Write out every entry exactly as it appears.

----- Exercise data -----

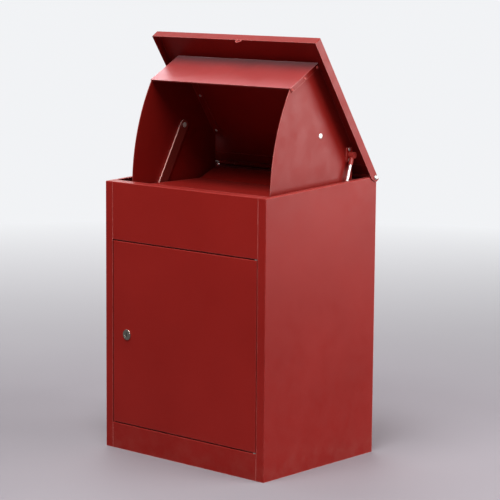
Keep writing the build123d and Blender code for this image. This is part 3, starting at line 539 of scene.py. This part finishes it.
# Three screws go through each side flange of the hood into its hopper plate.
hood_rear, hood_line, hood_length = 0.27931, math.radians(4.174), 0.09616
screw_rows = (0.0040, 0.0465, 0.0890)
flange_line = 0.0045
hood_turn = lid_rise + hood_line
hood_down = Vector((0, -math.sin(hood_turn), -math.cos(hood_turn)))
hood_out = Vector((0, -math.cos(hood_turn), math.sin(hood_turn)))
screw_spots = []
for side in (-1, 1):
    corner = Vector(on_lid(side * (plate_outside + sheet), hood_rear, lid_skin))
    for row in screw_rows:
        spot = corner + hood_down * (hood_length - row) - hood_out * flange_line
        screw_spots.append((spot, (side, 0, 0)))
screw_head, screw_rise, screw_shank, screw_grip = 0.0064, 0.0020, 0.0030, 0.0030
cross_length, cross_width = 0.0040, 0.0010
screw_sizes = sizes_of(screw_head, screw_rise, screw_shank, screw_grip, cross_length, cross_width)
fasteners("hood_screw_set", "lid", "hood_screws", red_coat, screw_sizes, screw_spots)

# ------------------------------------------------------------------ link arms
# Two flat bars with round ends, painted thinly and left bare where they were cut. Each
# hangs from a pin in its hopper plate and carries the free end of the flap, so that the
# flap drops as the lid closes.
arm_tones = (0.13, 0.016, 0.012), (0.20, 0.030, 0.024)
arm_bare = (0.78, 0.46, 0.42)
arm_steel, tree, shader, shine = two_tone(
    "link_arm_steel", arm_tones, (120.0, 4), 0.25, (0.32, 0.48), (500.0, 3)
)
arm_facing = tree.nodes.new("ShaderNodeSeparateXYZ")
tree.links.new(tree.nodes.new("ShaderNodeNewGeometry").outputs["True Normal"], arm_facing.inputs[0])
sideways = maths(tree, "ABSOLUTE", arm_facing.outputs["X"])
cut_edge = span(tree, sideways, 0.4, 0.9, 1.0, 0.0)
tree.links.new(blend_colour(tree, cut_edge, shine, arm_bare), shader.inputs["Base Color"])
dress(arm_steel, "left_link_arm", "right_link_arm")

# ------------------------------------------------------------------ gas strut
# A black-painted tube with a ground and chromed rod. Its moulded end fittings match the
# coat. Each end turns on a plain stud through a small painted bracket.
chrome_tones = (0.86, 0.85, 0.84), (0.92, 0.91, 0.90)
fitting_tones = (0.34, 0.040, 0.032), (0.42, 0.060, 0.050)
black_tones = (0.010, 0.010, 0.011), (0.020, 0.020, 0.021)
rod_chrome = two_tone("strut_chrome", chrome_tones, (900.0, 1), 0.55, (0.20, 0.30), (500.0, 2))[0]
end_fitting = two_tone("strut_end_fitting", fitting_tones, (300.0, 2), 0.0, (0.38, 0.38))[0]
tube_black = two_tone("strut_black", black_tones, (300.0, 2), 0.0, (0.28, 0.28))[0]
dress(rod_chrome, "strut_rod")
dress(tube_black, "strut_cylinder")
dress(end_fitting, "strut_gland", "strut_upper_socket", "strut_lower_socket")
dress(red_coat, "strut_upper_bracket", "strut_lower_bracket")
dress(zinc_plate, "strut_upper_stud", "strut_lower_stud")

# ------------------------------------------------------------------ hinge rods and door pivots
# Plain zinc-plated rods and pins: the lid's rod with its two domed heads, the flap's rod
# and its link studs, and the door's two pins with a washer each.
dress(zinc_plate, "lid_hinge_rod", "flap_hinge_rod", "flap_link_studs")
dress(zinc_plate, "door_pivot_pins", "door_pivot_washers")

# ------------------------------------------------------------------ cam lock
# A 22 mm nickel-plated cam lock: a turned body with a rolled rim, a plug with a plain key
# slot, and behind the door a hexagon nut, a cam and its screw.
nickel_tones = (0.70, 0.62, 0.54), (0.84, 0.77, 0.69)
lock_nickel = two_tone("lock_nickel", nickel_tones, (400.0, 3), 1.0, (0.16, 0.32), (900.0, 2))[0]


def turned(name, rings, centre, steps=64):
    """A closed ring turned about an axis along Y, from (radius, place along Y) in order."""
    shape = bmesh.new()
    loops = []
    for step in range(steps):
        angle = 2 * math.pi * step / steps
        side, rise = math.cos(angle), math.sin(angle)
        loop = []
        for radius, along in rings:
            spot = (centre[0] + radius * side, centre[1] + along, centre[2] + radius * rise)
            loop.append(shape.verts.new(spot))
        loops.append(loop)
    count = len(rings)
    for step in range(steps):
        here, there = loops[step], loops[(step + 1) % steps]
        for index in range(count):
            after = (index + 1) % count
            shape.faces.new((here[index], there[index], there[after], here[after]))
    mesh = bpy.data.meshes.new(name)
    shape.to_mesh(mesh)
    shape.free()
    tidy_mesh(mesh, 32.0)
    piece = bpy.data.objects.new(name, mesh)
    bpy.context.scene.collection.objects.link(piece)
    return piece


# From the bore's inner end, round the barrel and the rolled rim, and back to the bore.
lock_centre = (-0.1575, -0.171, 0.245)
lock_rings = [
    (0.00605, 0.0130), (0.0093, 0.0130), (0.0093, 0.0), (0.0108, 0.0), (0.0110, -0.0002),
    (0.0110, -0.0016), (0.01085, -0.0020), (0.0105, -0.0023), (0.0100, -0.0025), (0.0094, -0.0026),
    (0.0082, -0.0026), (0.0080, -0.0025), (0.0078, -0.0023), (0.0072, -0.0023), (0.0070, -0.0025),
    (0.0067, -0.0026), (0.0063, -0.0026), (0.00605, -0.0024),
]
lock_ring = turned("lock_turned_body", lock_rings, lock_centre)
lock_ring.data.materials.append(lock_nickel)
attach(lock_ring, "door")
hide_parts("lock_body")
small_pieces.objects.link(lock_ring)
dress(lock_nickel, "lock_plug")
dress(zinc_plate, "lock_nut", "lock_cam", "lock_cam_screw")
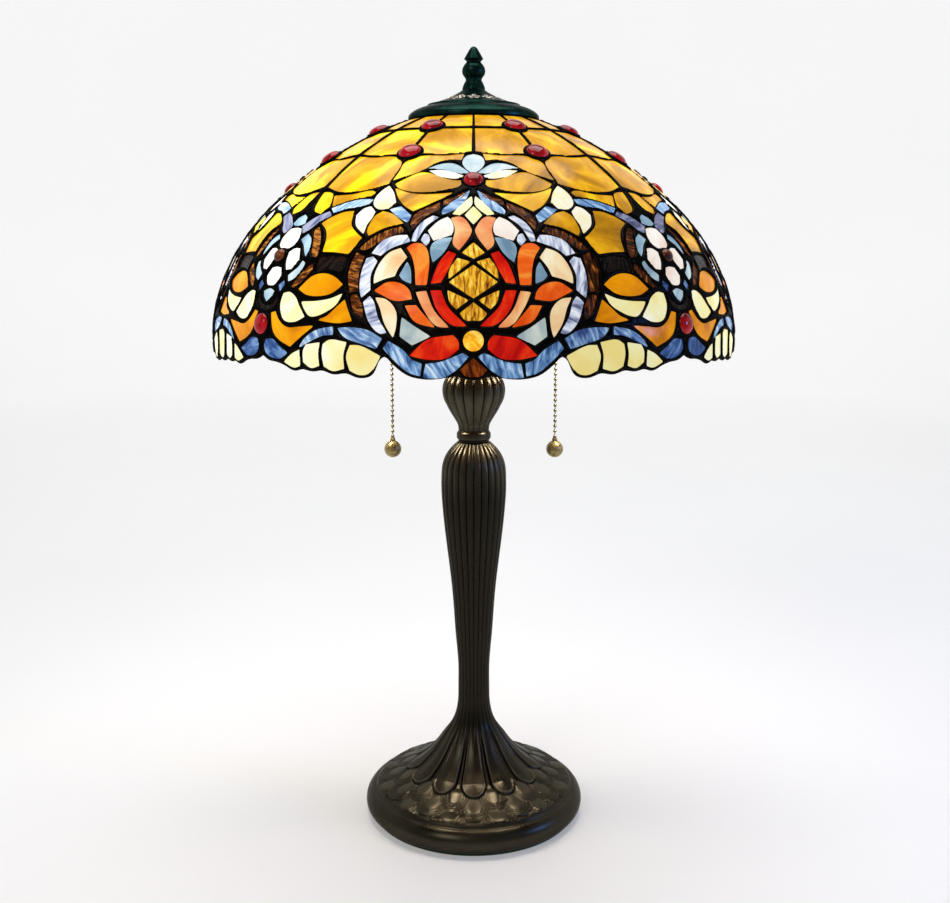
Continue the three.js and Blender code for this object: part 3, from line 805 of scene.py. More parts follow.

-----

> _Answer for the task_
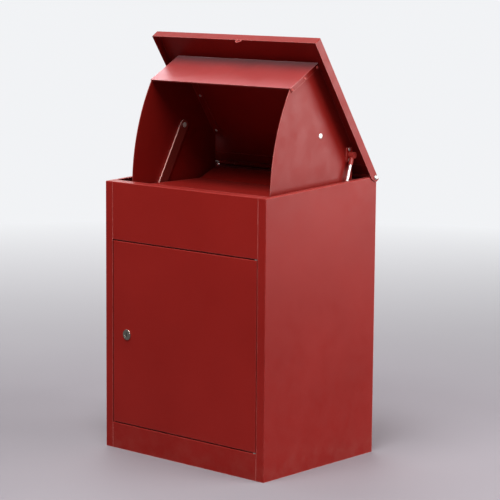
Keep writing the build123d and Blender code for this image. This is part 3, starting at line 539 of scene.py. This part finishes it.
# Three screws go through each side flange of the hood into its hopper plate.
hood_rear, hood_line, hood_length = 0.27931, math.radians(4.174), 0.09616
screw_rows = (0.0040, 0.0465, 0.0890)
flange_line = 0.0045
hood_turn = lid_rise + hood_line
hood_down = Vector((0, -math.sin(hood_turn), -math.cos(hood_turn)))
hood_out = Vector((0, -math.cos(hood_turn), math.sin(hood_turn)))
screw_spots = []
for side in (-1, 1):
    corner = Vector(on_lid(side * (plate_outside + sheet), hood_rear, lid_skin))
    for row in screw_rows:
        spot = corner + hood_down * (hood_length - row) - hood_out * flange_line
        screw_spots.append((spot, (side, 0, 0)))
screw_head, screw_rise, screw_shank, screw_grip = 0.0064, 0.0020, 0.0030, 0.0030
cross_length, cross_width = 0.0040, 0.0010
screw_sizes = sizes_of(screw_head, screw_rise, screw_shank, screw_grip, cross_length, cross_width)
fasteners("hood_screw_set", "lid", "hood_screws", red_coat, screw_sizes, screw_spots)

# ------------------------------------------------------------------ link arms
# Two flat bars with round ends, painted thinly and left bare where they were cut. Each
# hangs from a pin in its hopper plate and carries the free end of the flap, so that the
# flap drops as the lid closes.
arm_tones = (0.13, 0.016, 0.012), (0.20, 0.030, 0.024)
arm_bare = (0.78, 0.46, 0.42)
arm_steel, tree, shader, shine = two_tone(
    "link_arm_steel", arm_tones, (120.0, 4), 0.25, (0.32, 0.48), (500.0, 3)
)
arm_facing = tree.nodes.new("ShaderNodeSeparateXYZ")
tree.links.new(tree.nodes.new("ShaderNodeNewGeometry").outputs["True Normal"], arm_facing.inputs[0])
sideways = maths(tree, "ABSOLUTE", arm_facing.outputs["X"])
cut_edge = span(tree, sideways, 0.4, 0.9, 1.0, 0.0)
tree.links.new(blend_colour(tree, cut_edge, shine, arm_bare), shader.inputs["Base Color"])
dress(arm_steel, "left_link_arm", "right_link_arm")

# ------------------------------------------------------------------ gas strut
# A black-painted tube with a ground and chromed rod. Its moulded end fittings match the
# coat. Each end turns on a plain stud through a small painted bracket.
chrome_tones = (0.86, 0.85, 0.84), (0.92, 0.91, 0.90)
fitting_tones = (0.34, 0.040, 0.032), (0.42, 0.060, 0.050)
black_tones = (0.010, 0.010, 0.011), (0.020, 0.020, 0.021)
rod_chrome = two_tone("strut_chrome", chrome_tones, (900.0, 1), 0.55, (0.20, 0.30), (500.0, 2))[0]
end_fitting = two_tone("strut_end_fitting", fitting_tones, (300.0, 2), 0.0, (0.38, 0.38))[0]
tube_black = two_tone("strut_black", black_tones, (300.0, 2), 0.0, (0.28, 0.28))[0]
dress(rod_chrome, "strut_rod")
dress(tube_black, "strut_cylinder")
dress(end_fitting, "strut_gland", "strut_upper_socket", "strut_lower_socket")
dress(red_coat, "strut_upper_bracket", "strut_lower_bracket")
dress(zinc_plate, "strut_upper_stud", "strut_lower_stud")

# ------------------------------------------------------------------ hinge rods and door pivots
# Plain zinc-plated rods and pins: the lid's rod with its two domed heads, the flap's rod
# and its link studs, and the door's two pins with a washer each.
dress(zinc_plate, "lid_hinge_rod", "flap_hinge_rod", "flap_link_studs")
dress(zinc_plate, "door_pivot_pins", "door_pivot_washers")

# ------------------------------------------------------------------ cam lock
# A 22 mm nickel-plated cam lock: a turned body with a rolled rim, a plug with a plain key
# slot, and behind the door a hexagon nut, a cam and its screw.
nickel_tones = (0.70, 0.62, 0.54), (0.84, 0.77, 0.69)
lock_nickel = two_tone("lock_nickel", nickel_tones, (400.0, 3), 1.0, (0.16, 0.32), (900.0, 2))[0]


def turned(name, rings, centre, steps=64):
    """A closed ring turned about an axis along Y, from (radius, place along Y) in order."""
    shape = bmesh.new()
    loops = []
    for step in range(steps):
        angle = 2 * math.pi * step / steps
        side, rise = math.cos(angle), math.sin(angle)
        loop = []
        for radius, along in rings:
            spot = (centre[0] + radius * side, centre[1] + along, centre[2] + radius * rise)
            loop.append(shape.verts.new(spot))
        loops.append(loop)
    count = len(rings)
    for step in range(steps):
        here, there = loops[step], loops[(step + 1) % steps]
        for index in range(count):
            after = (index + 1) % count
            shape.faces.new((here[index], there[index], there[after], here[after]))
    mesh = bpy.data.meshes.new(name)
    shape.to_mesh(mesh)
    shape.free()
    tidy_mesh(mesh, 32.0)
    piece = bpy.data.objects.new(name, mesh)
    bpy.context.scene.collection.objects.link(piece)
    return piece


# From the bore's inner end, round the barrel and the rolled rim, and back to the bore.
lock_centre = (-0.1575, -0.171, 0.245)
lock_rings = [
    (0.00605, 0.0130), (0.0093, 0.0130), (0.0093, 0.0), (0.0108, 0.0), (0.0110, -0.0002),
    (0.0110, -0.0016), (0.01085, -0.0020), (0.0105, -0.0023), (0.0100, -0.0025), (0.0094, -0.0026),
    (0.0082, -0.0026), (0.0080, -0.0025), (0.0078, -0.0023), (0.0072, -0.0023), (0.0070, -0.0025),
    (0.0067, -0.0026), (0.0063, -0.0026), (0.00605, -0.0024),
]
lock_ring = turned("lock_turned_body", lock_rings, lock_centre)
lock_ring.data.materials.append(lock_nickel)
attach(lock_ring, "door")
hide_parts("lock_body")
small_pieces.objects.link(lock_ring)
dress(lock_nickel, "lock_plug")
dress(zinc_plate, "lock_nut", "lock_cam", "lock_cam_screw")
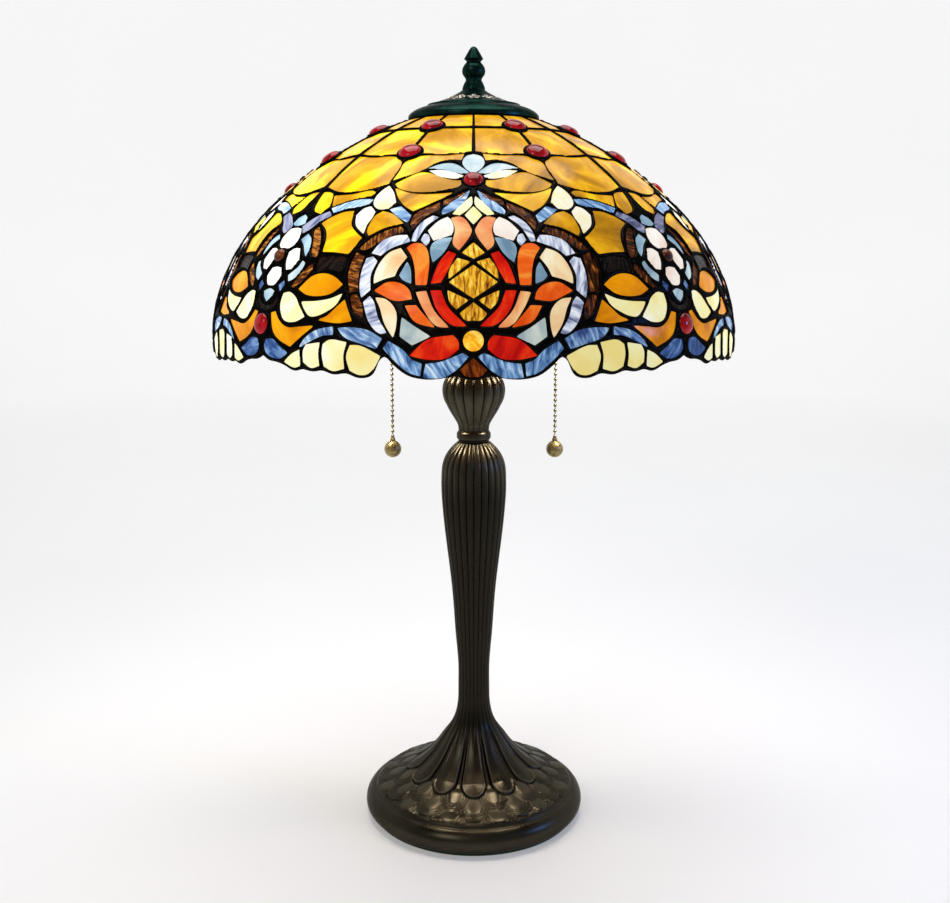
Continue the three.js and Blender code for this object: part 3, from line 805 of scene.py. More parts follow.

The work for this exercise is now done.